We can buy dried cardamom in three forms: whole pods, whole seeds, or ground. The small teardrop-shaped pods can be black, light green, or bleached to creamy white. Black cardamom has a strong smoky flavor and is most often used in Indian and Middle Eastern dishes. We see green cardamom most often in Nordic and Middle Eastern recipes. Because they taste completely different from one another, black and green cardamom should not be used interchangeably.

What Does Cardamom Taste Like?

The pods themselves are a bit bland, but they hold tiny intensely flavorful and aromatic dark seeds. Although we can buy the seeds, some cooks prefer to crush pods with the side of a knife to release the seeds. Some recipes instruct us to lightly toast the seeds to release more of their aroma just before we use them. Many of us use ground cardamom most often, especially when baking holiday sweets with Scandinavian and Northern European roots, such as delicate buttery cookies, tender yeasted buns and breads, and delicious cakes. Ground cardamom, which is sometimes labeled as powdered green cardamom, is ready to use and easy to find in any well-stocked grocery store or spice market.

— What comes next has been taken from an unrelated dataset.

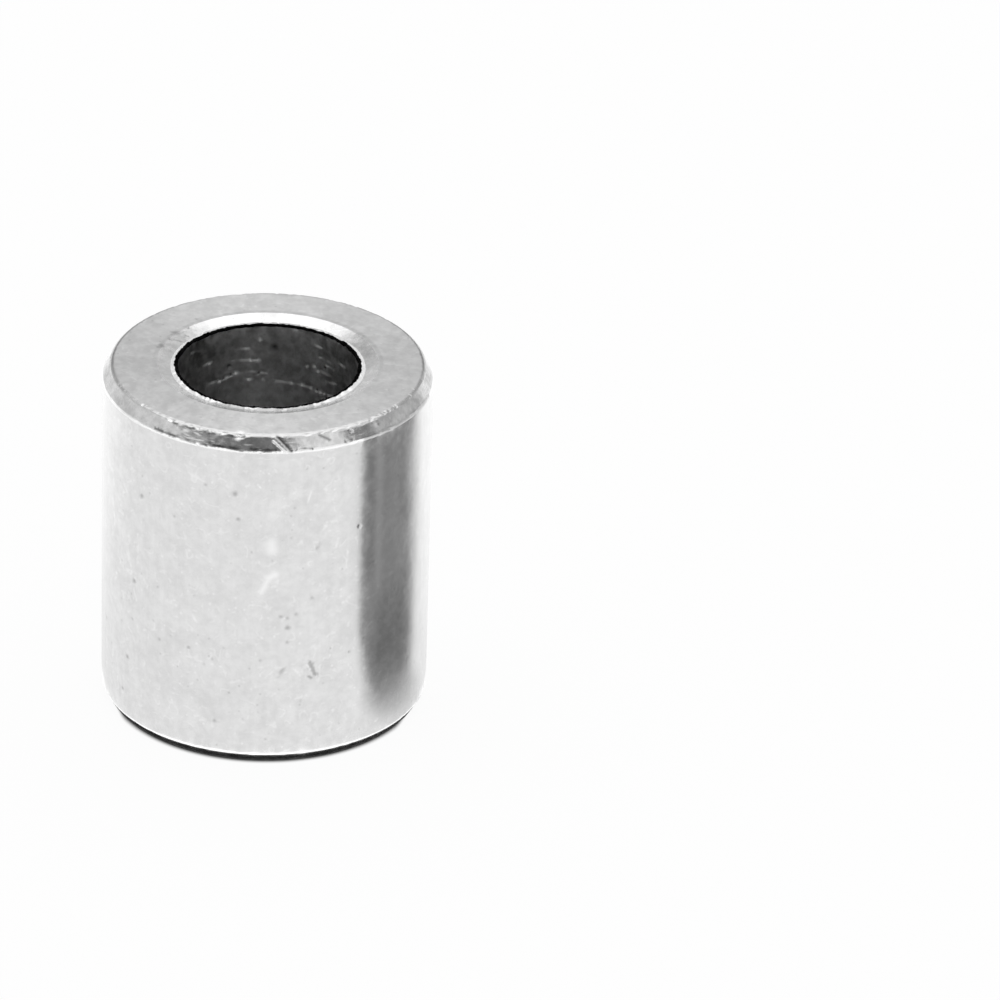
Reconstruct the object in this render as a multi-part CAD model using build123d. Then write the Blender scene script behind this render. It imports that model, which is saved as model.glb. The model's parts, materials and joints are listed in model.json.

Harvesting cardamom pods is labor intensive, which makes it one of the pricier spices, although a little goes a long way. We would be wise to buy cardamom in small amounts that we're certain to use while it remains fresh. As with other spices available in both whole and ground version, cardamom pods can remain fresh for several years, but once ground, the flavor and aroma fade after a few months, even when stored carefully in an airtight container in a cool, dry spot.  Cooks who use ground cardamom only for annual holiday baking should always give their supply a quick sniff test each year to ensure it's still bold and pungent. If there is no aroma, little or no flavor remains, and should be replaced with a fresh supply. When a recipe relies on cardamom, nothing else can take its place.